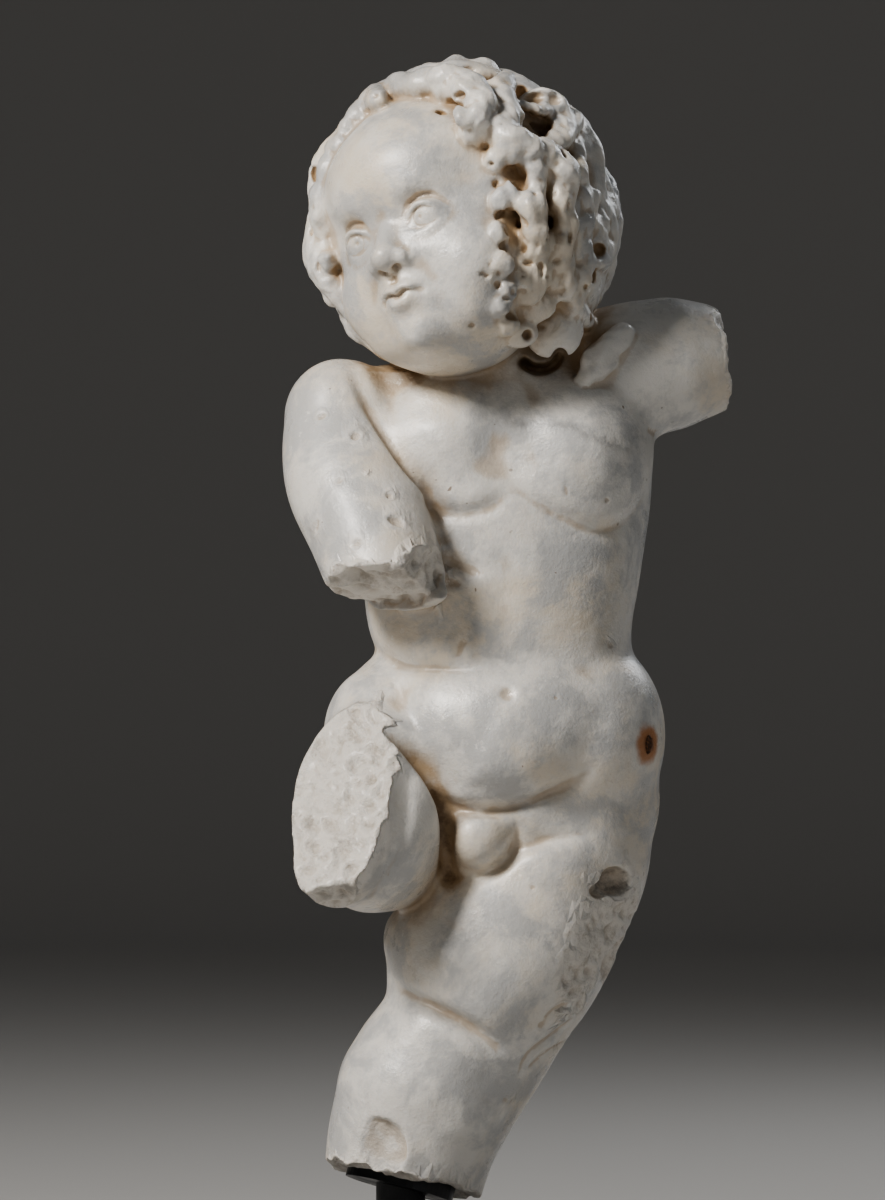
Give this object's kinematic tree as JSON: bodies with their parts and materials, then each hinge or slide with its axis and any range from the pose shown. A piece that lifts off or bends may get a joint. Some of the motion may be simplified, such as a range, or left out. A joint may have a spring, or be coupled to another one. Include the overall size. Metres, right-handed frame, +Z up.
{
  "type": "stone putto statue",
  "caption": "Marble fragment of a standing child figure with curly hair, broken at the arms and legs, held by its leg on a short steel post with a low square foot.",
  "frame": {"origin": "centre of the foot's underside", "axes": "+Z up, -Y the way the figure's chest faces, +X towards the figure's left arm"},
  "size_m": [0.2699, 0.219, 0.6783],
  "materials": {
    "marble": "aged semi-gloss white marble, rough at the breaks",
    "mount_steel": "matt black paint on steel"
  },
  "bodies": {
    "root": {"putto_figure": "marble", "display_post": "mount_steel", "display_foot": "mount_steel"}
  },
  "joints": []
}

· · · · · · ·

Extract the full listing and reproduce each line exactly.

• Written reply:
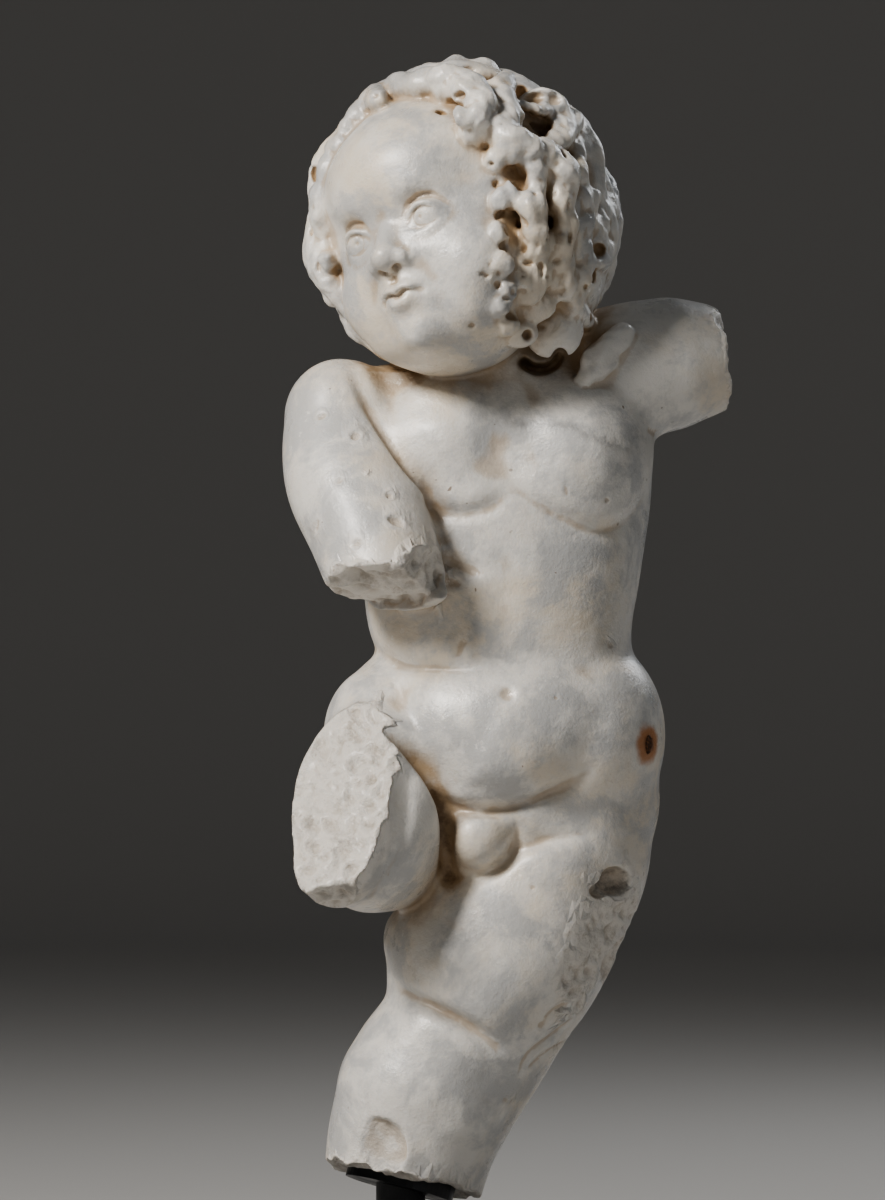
Give this object's kinematic tree as JSON: bodies with their parts and materials, then each hinge or slide with its axis and any range from the pose shown. A piece that lifts off or bends may get a joint. Some of the motion may be simplified, such as a range, or left out. A joint may have a spring, or be coupled to another one. Include the overall size. Metres, right-handed frame, +Z up.
{
  "type": "stone putto statue",
  "caption": "Marble fragment of a standing child figure with curly hair, broken at the arms and legs, held by its leg on a short steel post with a low square foot.",
  "frame": {"origin": "centre of the foot's underside", "axes": "+Z up, -Y the way the figure's chest faces, +X towards the figure's left arm"},
  "size_m": [0.2699, 0.219, 0.6783],
  "materials": {
    "marble": "aged semi-gloss white marble, rough at the breaks",
    "mount_steel": "matt black paint on steel"
  },
  "bodies": {
    "root": {"putto_figure": "marble", "display_post": "mount_steel", "display_foot": "mount_steel"}
  },
  "joints": []
}